Dicen que dijo Mark Twain que la historia no se repite, pero rima y estos días agitados nos llevan al recuerdo de treinta años atrás. Entonces, como ahora, un Gobierno socialista hacía frente a una ofensiva total por parte de la derecha, no solo la política sino también la mediática y hasta cierto punto la judicial. Lo que se conoció como la legislatura de la crispación se basaba en la no aceptación por parte del PP de los resultados de las elecciones generales de 1993, cuando el PSOE liderado por Felipe González había obtenido (hasta cierto punto contra pronóstico) la victoria electoral y, con ella, la prórroga de un mandato que ya duraba más de una década. El PP (y sus apoyos) entendió que el resultado había sido un error, porque consideraba que era perentorio desalojar a los socialistas del gobierno y para ello era lícito utilizar todo el arsenal a su alcance. Todo. Esos años estuvieron marcados por los escándalos de corrupción y por una actuación descarada de cierta prensa y radio (el sindicato del crimen) para provocar de la caída de un Gobierno al que se consideraba ilegítimo. Sí, la historia rima.
También en ese 1994, como hoy, hubo elecciones al Parlamento europeo y fueron los primeros comicios de alcance general que ganó el PP, cabalgando la ola contra el felipismo “del paro, despilfarro y corrupción”, el mantra ideado por los estrategas populares y repetido ad nauseam por sus portavoces oficiales y oficiosos. Eran los años de los papeles del Cesid, de Perote, de la x de los GAL, Roldán y la crisis postolímpica. Entonces, como ahora, una parte de la judicatura pareció dispuesta a entrar en combate contra el Gobierno, aprovechando su poder para iniciar, dilatar o filtrar sumarios, aireados por la prensa afín.
Las coincidencias con la coyuntura actual son extraordinarias. Hoy, el libreto del PP es casi idéntico al desplegado en aquellos días (alguno diría que el director de la obra es el mismo de entonces): oposición sin cuartel en el Parlamento y en los medios, acusaciones de corrupción y de ocupación de los poderes del Estado, utilización del poder judicial como ariete político, denuncias de “humillar a España” ante los independentistas y creación de un clima de desasosiego general para mantener al ejecutivo permanentemente acorralado y al voto progresista en total desconcierto.

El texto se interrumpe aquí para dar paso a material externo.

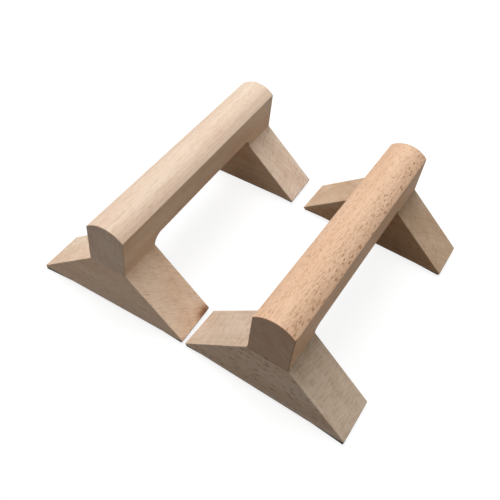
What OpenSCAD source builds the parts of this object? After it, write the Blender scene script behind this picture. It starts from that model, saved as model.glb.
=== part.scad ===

La opción de Felipe González hace treinta años fue la de resistir, aguantar la tormenta el mayor tiempo posible, fiándolo todo a una recuperación económica que acabó llegando tarde. El balance, sin embargo, no fue del todo negativo a tenor de los resultados de la convocatoria avanzada de marzo de 1996. La dulce derrota, aunque derrota al fin y al cabo.
Sánchez, situado en una posición muy similar a la de González, podía haber optado también por resistir, aguantar en el lodo, sacrificarse como un ecce homo, pasar el calvario que recorrió González e intentar alargarlo el máximo posible para, desfondado, agotado, llamar a urnas y perder. Sánchez podría haber hecho eso, pero ha decidido no ser Felipe, tal vez consciente de a dónde llevaba el camino por el que optó el expresidente y de que la tormenta de fango no va a remitir en los próximos meses, sino todo lo contrario.
Así, lo del miércoles no debe leerse como una renuncia sino como una declaración de guerra. Sánchez no va a resistir, va a salir al campo y va a luchar. Ha decidido desenmascarar la estrategia del frente político, mediático y judicial de las derechas (la ultra y la otra). Quiere (y de momento está consiguiendo) cambiar las coordenadas por las que discurre la conversación pública, y por ello ha puesto encima de la mesa la denuncia de un intento de hacer caer al Gobierno por todos los medios posibles, los legítimos y aquellos que superan los límites del sistema. Haciéndolo, Sánchez ha situado el debate sobre los principios en los que se basa nuestra democracia y los límites a los que todos los actores políticos deben someterse si no quieren que todo el entramado institucional arda (algo que, por otro lado, a la derecha nunca parece haberle importado cuando se trata de acceder al poder).
Cierto, hay un elemento diferente en este 2024 respecto a 1994. El contexto internacional. Hace treinta años la democracia liberal acababa de ganar la guerra fría y su expansión por todo el mundo parecía imparable. Eran los tiempos del fin de la historia de Fukuyama. Hoy la situación es diametralmente la contraria. La democracia se ve amenazada desde dentro y desde fuera y debe hacer frente tanto a los regímenes autoritarios como a la ola reaccionaria que se aprovecha del miedo ante un futuro incierto y amenazador, un futuro cancelado (Fisher), y alienta al repliegue tribal. Este es el debate que debemos tener. Y es lo que la carta de Sánchez pone dramáticamente encima de la mesa.